## Begin
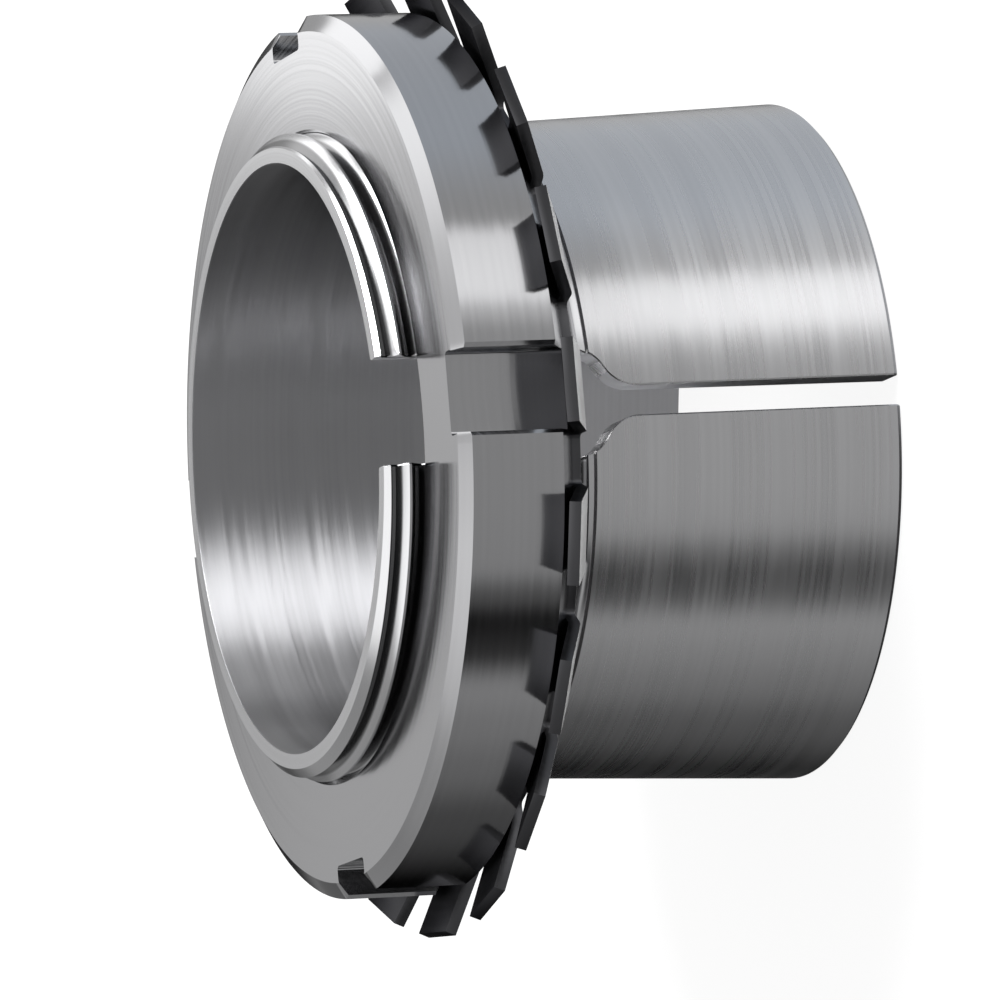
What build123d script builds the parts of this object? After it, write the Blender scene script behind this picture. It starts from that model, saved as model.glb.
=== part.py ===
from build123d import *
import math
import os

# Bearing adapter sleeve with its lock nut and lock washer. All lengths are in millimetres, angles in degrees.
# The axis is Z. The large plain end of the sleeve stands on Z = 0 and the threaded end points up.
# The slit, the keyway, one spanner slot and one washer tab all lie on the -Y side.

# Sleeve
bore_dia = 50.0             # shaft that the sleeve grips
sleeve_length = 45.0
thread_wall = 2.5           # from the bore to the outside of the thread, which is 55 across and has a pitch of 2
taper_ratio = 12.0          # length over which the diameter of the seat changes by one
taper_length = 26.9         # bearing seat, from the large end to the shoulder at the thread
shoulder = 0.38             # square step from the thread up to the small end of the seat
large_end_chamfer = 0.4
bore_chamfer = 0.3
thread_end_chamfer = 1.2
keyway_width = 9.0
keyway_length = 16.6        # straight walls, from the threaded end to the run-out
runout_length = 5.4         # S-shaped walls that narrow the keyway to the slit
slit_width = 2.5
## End
## Begin
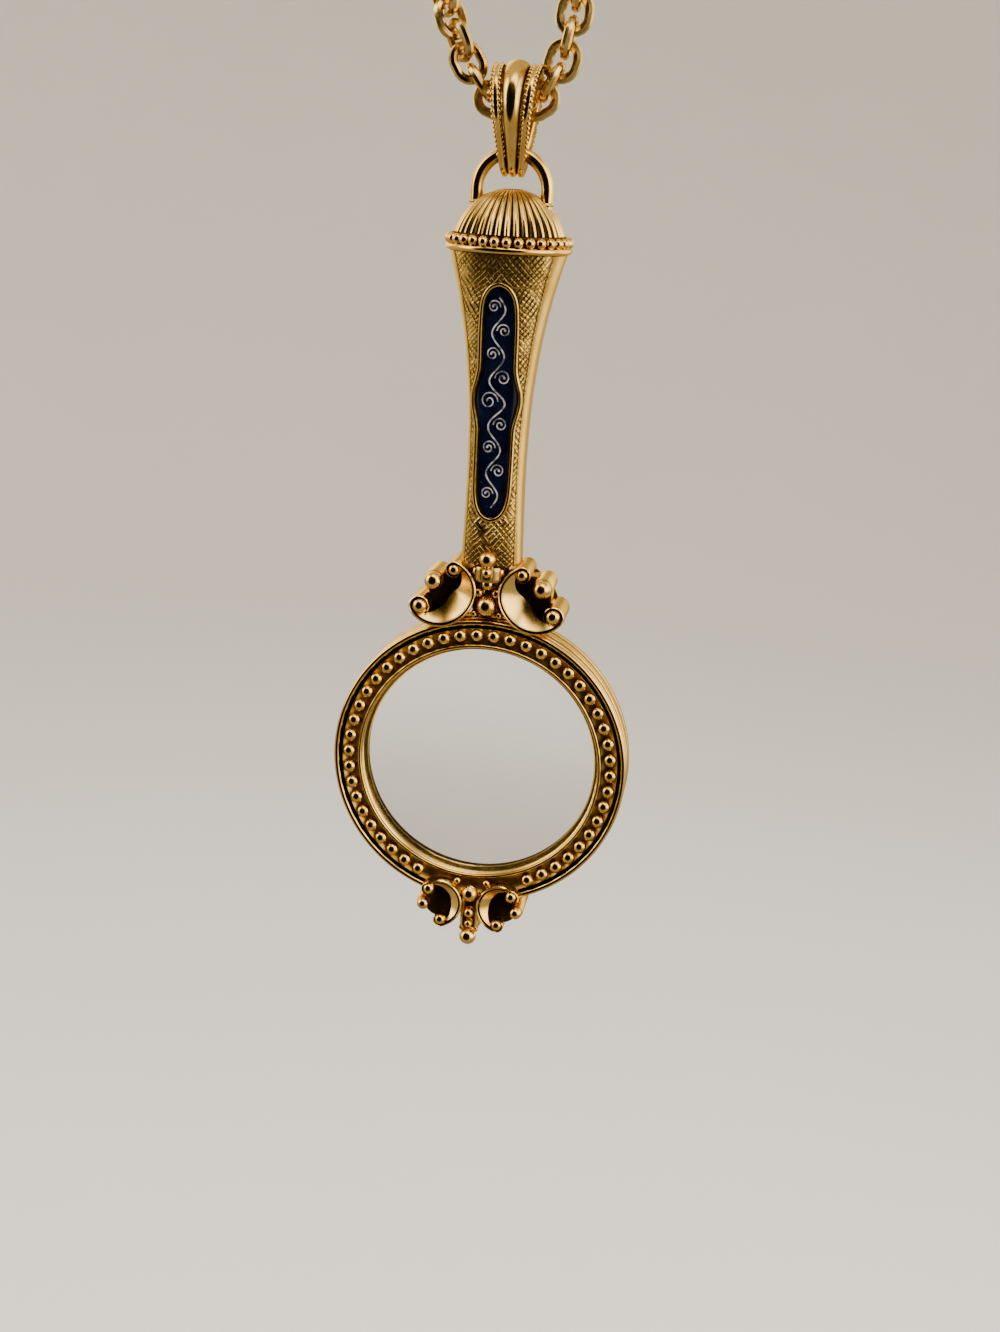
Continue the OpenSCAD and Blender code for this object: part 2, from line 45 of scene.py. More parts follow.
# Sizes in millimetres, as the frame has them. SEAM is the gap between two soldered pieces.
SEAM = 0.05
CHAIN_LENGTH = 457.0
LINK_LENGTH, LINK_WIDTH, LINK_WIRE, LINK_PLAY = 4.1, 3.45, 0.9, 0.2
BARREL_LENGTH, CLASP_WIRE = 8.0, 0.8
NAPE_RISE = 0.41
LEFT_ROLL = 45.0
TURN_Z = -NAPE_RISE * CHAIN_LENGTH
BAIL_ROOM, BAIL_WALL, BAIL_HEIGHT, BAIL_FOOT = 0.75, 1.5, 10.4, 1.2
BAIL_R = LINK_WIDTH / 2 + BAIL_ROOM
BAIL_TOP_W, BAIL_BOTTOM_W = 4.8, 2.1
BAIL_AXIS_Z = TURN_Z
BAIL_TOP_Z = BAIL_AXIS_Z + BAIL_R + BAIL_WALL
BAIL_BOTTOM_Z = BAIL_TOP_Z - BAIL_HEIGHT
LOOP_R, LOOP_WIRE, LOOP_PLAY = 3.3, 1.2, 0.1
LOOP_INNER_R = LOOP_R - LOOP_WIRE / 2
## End
## Begin
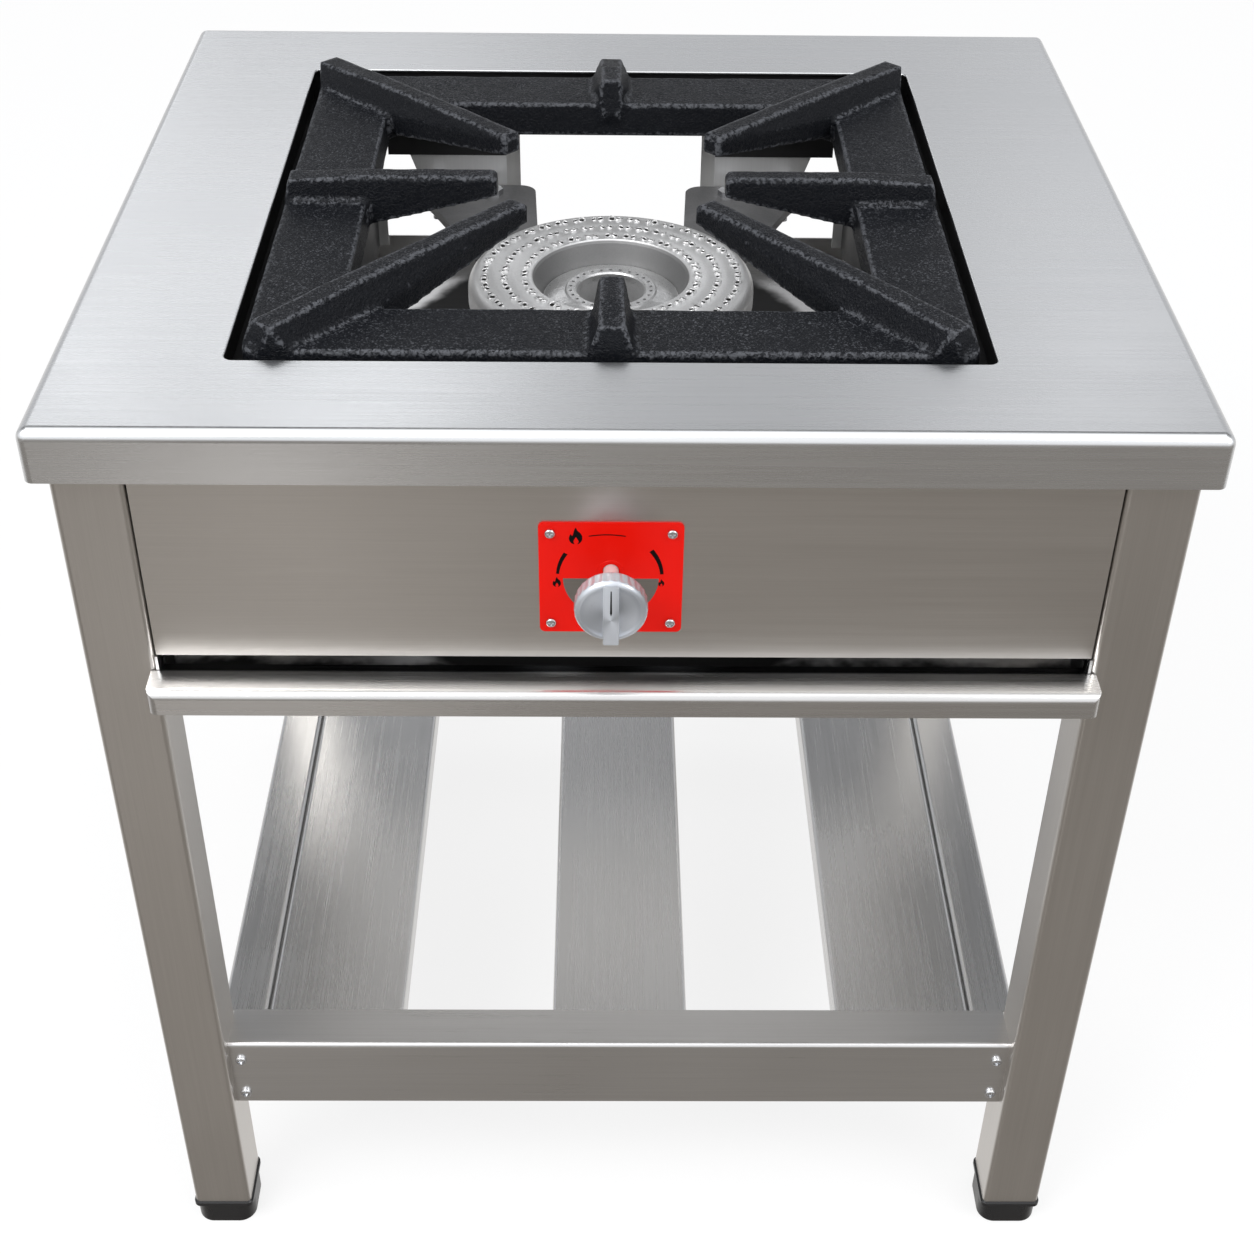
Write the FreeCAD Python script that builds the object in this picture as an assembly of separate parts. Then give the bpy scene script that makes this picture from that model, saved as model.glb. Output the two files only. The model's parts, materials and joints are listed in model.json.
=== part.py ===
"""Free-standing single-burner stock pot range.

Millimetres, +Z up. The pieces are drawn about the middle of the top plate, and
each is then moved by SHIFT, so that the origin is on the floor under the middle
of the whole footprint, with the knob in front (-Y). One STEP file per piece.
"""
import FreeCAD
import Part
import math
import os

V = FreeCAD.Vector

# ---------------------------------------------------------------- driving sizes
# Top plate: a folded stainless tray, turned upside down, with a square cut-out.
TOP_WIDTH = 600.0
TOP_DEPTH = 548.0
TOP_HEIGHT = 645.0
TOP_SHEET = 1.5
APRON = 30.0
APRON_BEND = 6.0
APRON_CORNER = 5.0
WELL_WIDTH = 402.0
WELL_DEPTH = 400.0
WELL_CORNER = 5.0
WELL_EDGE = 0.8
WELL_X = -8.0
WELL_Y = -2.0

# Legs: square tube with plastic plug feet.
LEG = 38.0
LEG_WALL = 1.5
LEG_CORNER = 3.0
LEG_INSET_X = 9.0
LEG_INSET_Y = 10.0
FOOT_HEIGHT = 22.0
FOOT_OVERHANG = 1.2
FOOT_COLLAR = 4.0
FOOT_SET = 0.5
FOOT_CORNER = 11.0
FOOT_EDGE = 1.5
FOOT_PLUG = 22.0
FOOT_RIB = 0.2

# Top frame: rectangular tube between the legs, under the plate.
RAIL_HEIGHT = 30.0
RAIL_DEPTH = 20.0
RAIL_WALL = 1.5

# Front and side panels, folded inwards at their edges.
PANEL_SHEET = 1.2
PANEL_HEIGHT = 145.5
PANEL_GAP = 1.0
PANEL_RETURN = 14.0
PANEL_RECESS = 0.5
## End
[Aim of the exercise]:
Only the lines from the one holding "What build123d script" through the one holding "# The slit, the" are wanted; retype them exactly.

[Result]:
What build123d script builds the parts of this object? After it, write the Blender scene script behind this picture. It starts from that model, saved as model.glb.
=== part.py ===
from build123d import *
import math
import os

# Bearing adapter sleeve with its lock nut and lock washer. All lengths are in millimetres, angles in degrees.
# The axis is Z. The large plain end of the sleeve stands on Z = 0 and the threaded end points up.
# The slit, the keyway, one spanner slot and one washer tab all lie on the -Y side.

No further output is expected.